-- start Data section --

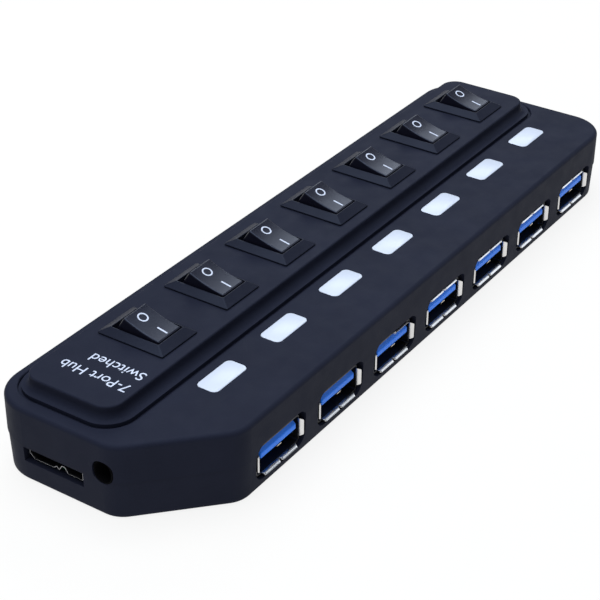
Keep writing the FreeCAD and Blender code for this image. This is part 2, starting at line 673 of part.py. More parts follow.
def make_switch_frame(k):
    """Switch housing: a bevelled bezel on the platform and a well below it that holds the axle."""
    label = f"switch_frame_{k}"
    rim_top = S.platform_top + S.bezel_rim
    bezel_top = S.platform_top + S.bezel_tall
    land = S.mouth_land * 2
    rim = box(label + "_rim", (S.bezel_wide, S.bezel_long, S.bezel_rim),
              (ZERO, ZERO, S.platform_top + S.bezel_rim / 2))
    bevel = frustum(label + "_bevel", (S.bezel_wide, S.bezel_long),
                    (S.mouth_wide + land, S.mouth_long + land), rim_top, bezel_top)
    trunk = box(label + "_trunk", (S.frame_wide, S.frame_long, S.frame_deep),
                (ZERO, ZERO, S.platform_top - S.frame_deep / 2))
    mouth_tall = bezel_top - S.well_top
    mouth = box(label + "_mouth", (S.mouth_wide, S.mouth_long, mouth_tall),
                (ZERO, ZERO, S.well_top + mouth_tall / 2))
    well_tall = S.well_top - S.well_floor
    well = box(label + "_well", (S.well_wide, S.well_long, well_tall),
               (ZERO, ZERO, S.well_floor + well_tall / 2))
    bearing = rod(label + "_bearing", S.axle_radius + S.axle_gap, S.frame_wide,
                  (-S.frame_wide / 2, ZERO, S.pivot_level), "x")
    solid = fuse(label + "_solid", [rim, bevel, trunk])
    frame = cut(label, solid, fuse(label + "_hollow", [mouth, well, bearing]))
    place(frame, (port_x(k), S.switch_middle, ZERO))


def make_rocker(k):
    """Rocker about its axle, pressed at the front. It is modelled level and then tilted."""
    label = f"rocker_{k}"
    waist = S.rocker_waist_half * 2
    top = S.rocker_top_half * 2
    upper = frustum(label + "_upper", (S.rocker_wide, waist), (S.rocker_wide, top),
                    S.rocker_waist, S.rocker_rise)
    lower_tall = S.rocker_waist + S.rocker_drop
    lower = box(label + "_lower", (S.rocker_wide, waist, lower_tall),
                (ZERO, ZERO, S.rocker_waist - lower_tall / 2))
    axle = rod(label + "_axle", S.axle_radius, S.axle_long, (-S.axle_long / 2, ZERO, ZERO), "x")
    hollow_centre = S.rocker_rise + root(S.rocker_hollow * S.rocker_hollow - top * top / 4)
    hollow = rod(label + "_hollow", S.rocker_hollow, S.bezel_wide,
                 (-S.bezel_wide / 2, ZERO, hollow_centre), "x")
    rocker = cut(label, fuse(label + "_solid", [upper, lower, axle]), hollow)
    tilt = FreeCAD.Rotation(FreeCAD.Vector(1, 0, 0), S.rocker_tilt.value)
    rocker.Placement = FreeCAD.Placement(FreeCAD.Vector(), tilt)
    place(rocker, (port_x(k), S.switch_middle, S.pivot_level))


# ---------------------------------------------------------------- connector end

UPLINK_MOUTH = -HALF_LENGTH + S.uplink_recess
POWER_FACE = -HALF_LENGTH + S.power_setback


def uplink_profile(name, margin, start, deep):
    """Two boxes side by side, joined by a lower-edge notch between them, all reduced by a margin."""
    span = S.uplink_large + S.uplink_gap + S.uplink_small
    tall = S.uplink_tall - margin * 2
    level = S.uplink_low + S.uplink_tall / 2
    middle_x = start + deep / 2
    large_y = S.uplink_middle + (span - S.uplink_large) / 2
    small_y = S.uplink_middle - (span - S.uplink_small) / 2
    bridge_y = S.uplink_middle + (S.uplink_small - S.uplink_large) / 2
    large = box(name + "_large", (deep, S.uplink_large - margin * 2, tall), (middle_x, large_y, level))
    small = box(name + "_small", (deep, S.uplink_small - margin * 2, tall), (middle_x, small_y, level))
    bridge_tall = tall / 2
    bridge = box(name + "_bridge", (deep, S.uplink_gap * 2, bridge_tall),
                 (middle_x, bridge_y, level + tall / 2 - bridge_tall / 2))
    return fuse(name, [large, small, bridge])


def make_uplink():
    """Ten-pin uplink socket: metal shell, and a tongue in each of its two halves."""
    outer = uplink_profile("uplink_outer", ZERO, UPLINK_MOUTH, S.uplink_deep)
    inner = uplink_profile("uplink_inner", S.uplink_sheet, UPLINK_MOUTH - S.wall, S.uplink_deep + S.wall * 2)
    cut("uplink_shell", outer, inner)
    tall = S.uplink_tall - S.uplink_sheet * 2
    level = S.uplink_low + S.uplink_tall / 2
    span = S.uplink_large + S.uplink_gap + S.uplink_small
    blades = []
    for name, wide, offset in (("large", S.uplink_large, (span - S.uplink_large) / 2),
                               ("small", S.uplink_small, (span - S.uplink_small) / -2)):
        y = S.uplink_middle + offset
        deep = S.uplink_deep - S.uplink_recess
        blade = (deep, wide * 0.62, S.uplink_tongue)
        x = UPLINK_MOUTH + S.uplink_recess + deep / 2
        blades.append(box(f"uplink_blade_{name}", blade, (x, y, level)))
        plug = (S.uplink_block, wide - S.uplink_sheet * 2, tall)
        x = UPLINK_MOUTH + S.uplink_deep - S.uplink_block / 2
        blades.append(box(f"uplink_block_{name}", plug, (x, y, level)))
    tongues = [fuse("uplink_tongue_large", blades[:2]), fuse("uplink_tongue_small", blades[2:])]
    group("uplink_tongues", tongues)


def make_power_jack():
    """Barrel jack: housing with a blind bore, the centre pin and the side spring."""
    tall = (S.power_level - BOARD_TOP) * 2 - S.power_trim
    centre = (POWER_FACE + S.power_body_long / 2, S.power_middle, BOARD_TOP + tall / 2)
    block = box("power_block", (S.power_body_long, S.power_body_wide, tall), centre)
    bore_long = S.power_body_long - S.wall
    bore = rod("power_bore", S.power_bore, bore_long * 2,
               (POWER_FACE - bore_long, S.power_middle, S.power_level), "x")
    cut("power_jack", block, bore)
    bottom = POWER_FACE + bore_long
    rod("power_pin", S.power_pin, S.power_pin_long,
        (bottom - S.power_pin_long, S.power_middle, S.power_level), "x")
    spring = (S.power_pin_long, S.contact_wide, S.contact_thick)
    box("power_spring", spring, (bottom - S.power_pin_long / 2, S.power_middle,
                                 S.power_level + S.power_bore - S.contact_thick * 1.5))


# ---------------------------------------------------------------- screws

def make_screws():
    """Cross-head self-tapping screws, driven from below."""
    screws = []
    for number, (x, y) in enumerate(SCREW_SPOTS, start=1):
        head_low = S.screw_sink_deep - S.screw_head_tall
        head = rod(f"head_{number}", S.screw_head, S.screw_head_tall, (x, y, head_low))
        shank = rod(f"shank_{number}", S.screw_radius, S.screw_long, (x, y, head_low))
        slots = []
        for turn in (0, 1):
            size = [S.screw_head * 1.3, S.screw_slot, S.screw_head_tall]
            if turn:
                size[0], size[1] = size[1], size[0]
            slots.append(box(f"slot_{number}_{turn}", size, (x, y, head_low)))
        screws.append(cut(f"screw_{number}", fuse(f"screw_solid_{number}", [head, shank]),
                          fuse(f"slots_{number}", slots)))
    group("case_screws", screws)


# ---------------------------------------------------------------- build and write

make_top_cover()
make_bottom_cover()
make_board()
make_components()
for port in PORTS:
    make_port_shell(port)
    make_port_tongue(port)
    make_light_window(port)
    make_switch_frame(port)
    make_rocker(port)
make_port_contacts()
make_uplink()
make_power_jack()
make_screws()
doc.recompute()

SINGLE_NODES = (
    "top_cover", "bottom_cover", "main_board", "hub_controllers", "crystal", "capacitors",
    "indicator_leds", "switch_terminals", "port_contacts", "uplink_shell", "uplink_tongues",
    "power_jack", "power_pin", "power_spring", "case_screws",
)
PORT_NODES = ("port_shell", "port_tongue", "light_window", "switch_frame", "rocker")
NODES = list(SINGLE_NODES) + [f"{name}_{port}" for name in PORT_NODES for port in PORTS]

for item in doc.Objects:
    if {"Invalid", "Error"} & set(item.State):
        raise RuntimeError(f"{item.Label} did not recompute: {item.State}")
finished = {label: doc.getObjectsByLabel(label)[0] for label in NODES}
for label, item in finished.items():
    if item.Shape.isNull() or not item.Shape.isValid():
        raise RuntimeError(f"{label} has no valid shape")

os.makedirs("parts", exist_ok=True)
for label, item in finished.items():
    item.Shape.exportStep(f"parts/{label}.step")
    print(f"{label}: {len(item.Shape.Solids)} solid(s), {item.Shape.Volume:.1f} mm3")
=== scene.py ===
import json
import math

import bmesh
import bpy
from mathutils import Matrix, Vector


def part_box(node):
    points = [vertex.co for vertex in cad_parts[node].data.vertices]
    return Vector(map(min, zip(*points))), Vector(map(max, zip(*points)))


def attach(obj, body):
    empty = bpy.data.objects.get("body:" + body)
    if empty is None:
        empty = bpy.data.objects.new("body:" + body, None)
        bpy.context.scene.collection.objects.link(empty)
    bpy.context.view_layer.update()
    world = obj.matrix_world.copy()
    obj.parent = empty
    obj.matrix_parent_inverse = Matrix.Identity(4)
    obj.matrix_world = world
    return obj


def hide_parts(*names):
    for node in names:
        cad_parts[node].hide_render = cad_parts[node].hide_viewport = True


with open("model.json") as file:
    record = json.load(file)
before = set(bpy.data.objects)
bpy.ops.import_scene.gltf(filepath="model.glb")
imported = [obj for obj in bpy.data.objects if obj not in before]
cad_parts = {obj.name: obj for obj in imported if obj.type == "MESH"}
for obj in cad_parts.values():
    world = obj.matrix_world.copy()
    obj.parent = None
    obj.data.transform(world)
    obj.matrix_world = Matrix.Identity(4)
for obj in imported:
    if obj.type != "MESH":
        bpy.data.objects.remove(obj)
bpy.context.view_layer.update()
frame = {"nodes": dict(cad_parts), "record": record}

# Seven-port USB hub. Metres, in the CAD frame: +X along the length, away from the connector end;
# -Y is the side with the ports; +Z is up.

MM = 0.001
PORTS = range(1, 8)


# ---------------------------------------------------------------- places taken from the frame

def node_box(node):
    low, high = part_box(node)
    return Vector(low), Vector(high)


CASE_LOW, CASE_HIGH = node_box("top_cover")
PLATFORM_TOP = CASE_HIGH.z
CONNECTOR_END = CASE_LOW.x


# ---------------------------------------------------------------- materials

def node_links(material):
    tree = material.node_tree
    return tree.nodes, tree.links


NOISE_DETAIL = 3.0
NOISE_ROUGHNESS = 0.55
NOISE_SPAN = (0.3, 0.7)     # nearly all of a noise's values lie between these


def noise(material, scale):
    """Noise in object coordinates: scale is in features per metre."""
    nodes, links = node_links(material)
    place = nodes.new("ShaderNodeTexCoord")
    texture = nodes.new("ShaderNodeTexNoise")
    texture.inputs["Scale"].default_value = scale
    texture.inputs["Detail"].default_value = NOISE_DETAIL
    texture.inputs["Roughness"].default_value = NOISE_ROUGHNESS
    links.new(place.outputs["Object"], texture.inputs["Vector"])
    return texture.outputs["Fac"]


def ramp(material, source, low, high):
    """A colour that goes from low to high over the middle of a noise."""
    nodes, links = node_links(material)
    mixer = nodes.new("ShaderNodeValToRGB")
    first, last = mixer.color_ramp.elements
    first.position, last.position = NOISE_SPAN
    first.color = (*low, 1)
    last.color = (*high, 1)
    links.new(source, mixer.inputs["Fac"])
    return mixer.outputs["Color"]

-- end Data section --

**Given instruction:** Please print exactly what appears from the first line of the data through the line with "place(frame, (port_x(k), S.switch_middle, ZERO))", including both of those lines and nothing past them.

**Problem solution:**
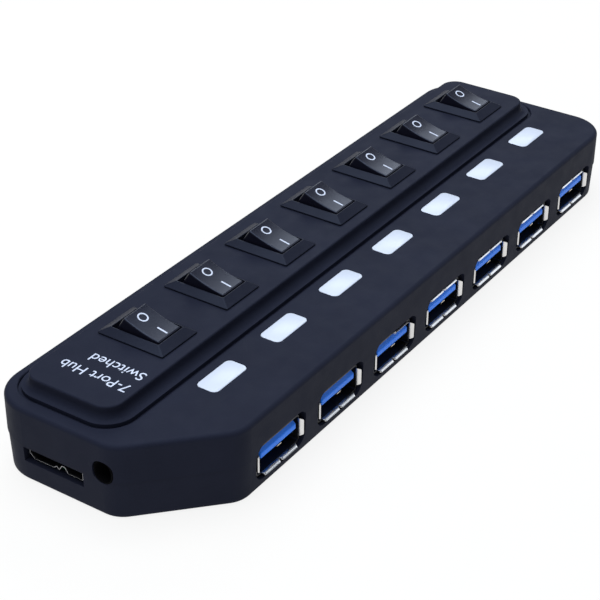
Keep writing the FreeCAD and Blender code for this image. This is part 2, starting at line 673 of part.py. More parts follow.
def make_switch_frame(k):
    """Switch housing: a bevelled bezel on the platform and a well below it that holds the axle."""
    label = f"switch_frame_{k}"
    rim_top = S.platform_top + S.bezel_rim
    bezel_top = S.platform_top + S.bezel_tall
    land = S.mouth_land * 2
    rim = box(label + "_rim", (S.bezel_wide, S.bezel_long, S.bezel_rim),
              (ZERO, ZERO, S.platform_top + S.bezel_rim / 2))
    bevel = frustum(label + "_bevel", (S.bezel_wide, S.bezel_long),
                    (S.mouth_wide + land, S.mouth_long + land), rim_top, bezel_top)
    trunk = box(label + "_trunk", (S.frame_wide, S.frame_long, S.frame_deep),
                (ZERO, ZERO, S.platform_top - S.frame_deep / 2))
    mouth_tall = bezel_top - S.well_top
    mouth = box(label + "_mouth", (S.mouth_wide, S.mouth_long, mouth_tall),
                (ZERO, ZERO, S.well_top + mouth_tall / 2))
    well_tall = S.well_top - S.well_floor
    well = box(label + "_well", (S.well_wide, S.well_long, well_tall),
               (ZERO, ZERO, S.well_floor + well_tall / 2))
    bearing = rod(label + "_bearing", S.axle_radius + S.axle_gap, S.frame_wide,
                  (-S.frame_wide / 2, ZERO, S.pivot_level), "x")
    solid = fuse(label + "_solid", [rim, bevel, trunk])
    frame = cut(label, solid, fuse(label + "_hollow", [mouth, well, bearing]))
    place(frame, (port_x(k), S.switch_middle, ZERO))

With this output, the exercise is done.